Rising interest rates are significantly negative for Talisman. Higher rates increase discount rates applied to long-dated, uncertain future cash flows (making NPV valuations less attractive), reduce investor appetite for non-yielding speculative assets, and strengthen the USD which typically pressures commodity prices. Junior miners with no earnings are particularly vulnerable as they compete with risk-free yields for capital allocation.
Minimal direct credit exposure given negligible debt (0.01 D/E ratio), but indirectly sensitive to equity capital market conditions. Tighter credit markets reduce availability of project finance for potential future mine development and dampen M&A activity from larger producers who might acquire discoveries. Equity market liquidity is the critical funding constraint.

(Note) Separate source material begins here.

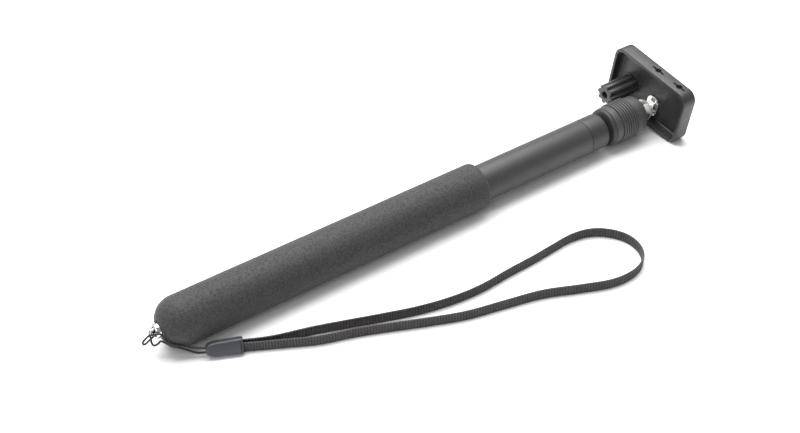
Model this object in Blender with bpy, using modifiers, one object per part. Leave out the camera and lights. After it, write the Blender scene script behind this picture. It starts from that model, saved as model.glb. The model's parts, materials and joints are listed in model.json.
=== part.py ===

momentum/speculation - Attracts high-risk-tolerance retail investors and resource-focused speculators seeking lottery-ticket exposure to potential multi-bagger discovery outcomes. Not suitable for value or income investors given negative earnings, no dividends, and binary risk profile. Institutional participation typically limited to resource-specialist funds. The -43.6% one-year return and -35.3% six-month return reflect typical junior explorer volatility.
high - Junior exploration stocks exhibit extreme volatility with beta typically >2.0x market. Share price can move 20-50% on single drill result announcements. Liquidity constraints (small market cap, limited float) amplify price swings. Recent performance shows characteristic boom-bust pattern with 4.8% three-month gain following steep prior losses.